Now we plot this. It is very similar to the plot above but now has the slope

In [None]:
plt.rcParams['figure.figsize'] = [10, 10]

# First lets isolate just one of these basins. There is only basin 0 and 1
df_b1 = df[(df['basin_key'] == 0)]

# The main stem channel is the one with the minimum source key in this basin
min_source = np.amin(df_b1.source_key)
df_b2 = df_b1[(df_b1['source_key'] == min_source)]

# Now make channel profile plots
z = df_b2.elevation
x_locs = df_b2.flow_distance
S = df_b2.slope

# Create two subplots and unpack the output array immediately
plt.clf()
f, (ax1, ax2) = plt.subplots(2, 1)
ax1.scatter(x_locs, z,s = 0.2)
ax2.scatter(x_locs, S,s = 1,c="r")

ax1.set_xlabel("Distance from outlet ($m$)")
ax1.set_ylabel("elevation (m)")

ax2.set_xlabel("Distance from outlet ($m$)")
ax2.set_ylabel("Slope (m/m)")

plt.tight_layout()

This slope (bottom figure) is very noisy. One way to deal with this is to smooth the data. We can smooth the data by running a moving window over it and doing some averaging inside the window.

Python has lots of tools for this. In this case I use a `rolling` window and I have picked various settings. You don't need to worry about this too much, the only number that you might want to play with is the first number after `rolling` which is the number of datapoints in the window. The bigger this number, the more smoothed the data becomes.

In [None]:
df['slope_rolling'] = df.slope.rolling(40,win_type='hamming').mean()
df.head()

Lets have a look at what this smoothing has done.

In [None]:
plt.rcParams['figure.figsize'] = [10, 5]

# First lets isolate just one of these basins. There is only basin 0 and 1
df_b1 = df[(df['basin_key'] == 0)]

# The main stem channel is the one with the minimum source key in this basin
min_source = np.amin(df_b1.source_key)
df_b2 = df_b1[(df_b1['source_key'] == min_source)]

# Now make channel profile plots
z = df_b2.elevation
x_locs = df_b2.flow_distance
S = df_b2.slope
SR = df_b2.slope_rolling

# Create two subplots and unpack the output array immediately
plt.clf()
f, (ax1) = plt.subplots(1, 1)
ax1.scatter(x_locs, S,s = 0.2, label = "slope")
ax1.scatter(x_locs, SR,s = 1,c="r", label = "rolling slope")
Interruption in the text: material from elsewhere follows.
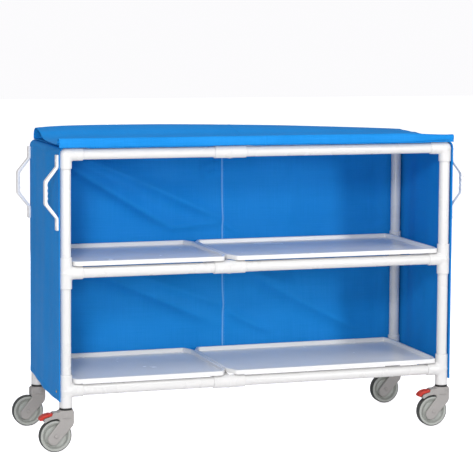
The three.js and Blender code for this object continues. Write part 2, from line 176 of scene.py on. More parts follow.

ax1.set_xlabel("Distance from outlet ($m$)")
ax1.set_ylabel("Slope and rolling slope (m/m)")

plt.legend()


plt.tight_layout()

Now we can compare the channel profile to the channel gradients and see if the channel gradient is steep where you think it might be.

In [None]:
plt.rcParams['figure.figsize'] = [10, 5]

# First lets isolate just one of these basins. There is only basin 0 and 1
df_b1 = df[(df['basin_key'] == 0)]

# The main stem channel is the one with the minimum source key in this basin
# If you want to play with this a bit you can change the source number to look at different channels
min_source = np.amin(df_b1.source_key)
df_b2 = df_b1[(df_b1['source_key'] == min_source)]

# Now make channel profile plots
z = df_b2.elevation
x_locs = df_b2.flow_distance
S = df_b2.slope
SR = df_b2.slope_rolling

# Create two subplots and unpack the output array immediately
plt.clf()
f, (ax1) = plt.subplots(1, 1)
ax2 = ax1.twinx()  # instantiate a second axes that shares the same x-axis

# Make the scatter plots
ax1.scatter(x_locs, z,s = 1, label='Longitudinal profile')
ax2.scatter(x_locs, SR,s = 1,c="r", label='Channel slope')
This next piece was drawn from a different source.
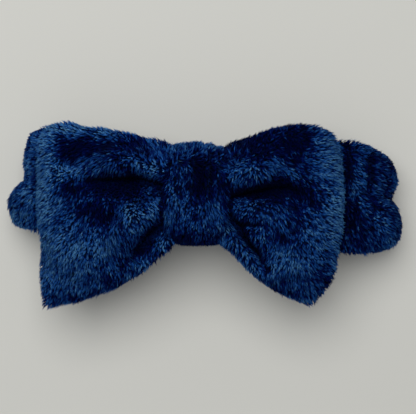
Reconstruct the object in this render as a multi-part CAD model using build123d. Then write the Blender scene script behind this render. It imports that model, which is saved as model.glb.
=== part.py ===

# Some code to make sure the legend renders on the same axis
lines, labels = ax1.get_legend_handles_labels()
lines2, labels2 = ax2.get_legend_handles_labels()
ax2.legend(lines + lines2, labels + labels2, loc=0)

ax1.set_xlabel("Distance from outlet ($m$)")
ax1.set_ylabel("Elevation (m)")

ax2.set_xlabel("Distance from outlet ($m$)")
ax2.set_ylabel("Rolling Slope (m/m)")

plt.tight_layout()

Okay, so now you have some very basic experience in getting some topographic metrics (Here gradient. You could also extract curvature). You also have extracted some basins and can see where they are, and you can look at some channel characteristics.

## What you should have learned and potential modifications

You should now have seen

* How to extract some basins and channels.
* How to look at some data in a csv and select and subset the data (e.g., by using `df_b1 = df[(df['basin_key'] == 0)]` syntax).
* How to plot some channel profiles and get channel slope.

Next steps

* Trying picking another channel (either with a different basin or with a different source key) and repeating the steps.